После чего, повернувшись к берсальерам, произнес:
— Огонь!
Раздался залп, и девять разбойников рухнули мертвыми. Все они были испанцами. Затем настала очередь остальных.
Один из оставшихся испанцев громким голосом произнес:
— Прошу прощения у Бога и у людей за то зло, какое, быть может, я совершил!
Калабрийцы со всей силы били себя в грудь.
Раздался второй залп, и все эти люди рухнули мертвыми рядом с первыми девятью.
С ближайшей почтой вы получите продолжение нашего рассказа. Испанский консул был настолько любезен, что пообещал снабдить меня биографией Борхеса; кроме того, я постараюсь добыть несколько страниц из его дневника.
III
Дорогие читатели!
Вот обещанные мною подробности биографии Борхеса, которые передал мне испанский консул.
«Дон Хосе Борхес родился в 1813 году в селении под названием Верне, расположенном в устье реки Сегре, вблизи Аленторнского моста.
Его отец, в 1823 году командир партизан-роялистов, был одним из тех, кто первым выступил на стороне дон Карлоса, когда после смерти короля Фердинанда VII княжество Каталония подняло клич восстания. Выступив в поход, он взял с собой двух своих сыновей, Хосе и Антонио, последовавших за ним в качестве рядовых солдат. Тот и другой выказывали огромный пыл, несокрушимую твердость взглядов и непоколебимую личную храбрость. Хосе отличался особой тягой к знаниям; те немногие часы покоя, какие оставляла ему полная опасностей жизнь, он посвящал чтению трудов по тактике и военной истории.
Когда его отец был взят в плен вблизи города Виланова-де-Мейя полковником Нъюбо, а затем расстрелян в Сервере, Хосе получил командование над батальоном, сформированным его отцом, — то ли потому, что бойцы хотели смягчить ему боль утраты, которую понесла его семья, то ли потому, что они действительно распознали в нем выдающегося человека.
К тому моменту, когда граф д’Эспанья прибыл в Каталонию, чтобы встать во главе карлистов, Борхес занимал должность заместителя командира бригады. Граф, полный решимости покровительствовать молодым офицерам, отличавшимся своими воинскими дарованиями, благоволил Борхесу и, когда война, длившаяся семь лет, закончилась, произвел его в чин полковника, хотя, следует сказать, Борхес получил этот чин, лишь пройдя все ступени военной иерархии.
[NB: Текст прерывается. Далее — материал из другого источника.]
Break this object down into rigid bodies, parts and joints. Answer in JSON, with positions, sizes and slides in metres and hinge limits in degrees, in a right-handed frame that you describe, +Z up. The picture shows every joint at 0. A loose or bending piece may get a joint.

Его отличало прежде всего хладнокровие и бесстрашие во всех сражениях в окрестностях Сольсоны, во всех атаках на города Манльеу, Мойя, Риполь и др. В одном из таких сражений погиб его брат Антонио, а сам он получил несколько ранений.
В 1840 году, в ходе эмиграции карлистов, Борхес поселился в Белле и занимался там ремеслом переплетчика вплоть до 1847 года, то есть до начала второй военной кампании. Часы досуга в те годы он употреблял на чтение военных сочинений и, в особенности, «Записок Юлия Цезаря».
Во время кампании 1847–1849 годов он проявил те же превосходные качества, что и в предыдущей кампании, однако соперничество со стороны других карлистских командиров не раз лишало его способности действовать. Как раз в то время он получил чин бригадного генерала и именно в таком качестве позднее, в 1855 году, вернулся в Испанию. Лично для него эта новая кампания, хотя и короткая, оказалась удачной, ибо он единственный из всех карлистских командиров добился в ней определенных успехов. Но страна жаждала мира, и там, где вначале Борхес обретал поддержку и многочисленных сторонников, в итоге он встречал лишь отчужденность и врагов. И тогда он сумел осознать, что время карлизма прошло и что страна претерпела едва ли не коренные изменения.
Борхес был среднего роста, смугл лицом; нос у него был слегка приплюснутый, а его черные сверкающие глаза выдавали необыкновенный ум и проницательность. Хотя ему исполнилось всего лишь сорок девять лет, волосы у него были совершенно седые, причиной чего, несомненно, стали тяготы и заботы его опасной жизни. Он отличался прекрасными манерами, был любезен в беседе, изъяснялся изящно и непринужденно и потому легко завоевывал симпатии всех, кто с ним сближался.
Но когда дело касалось военной службы, он был непреклонен; ему удавалось вызывать одновременно страх и любовь у своих солдат, никогда не покидавших его даже в минуты величайших опасностей. Начальству он подчинялся, не возражая и не ропща, и потому хотел, чтобы его собственные подчиненные повиновались ему точно так же. Принцип слепого повиновения был для него почти религиозной заповедью.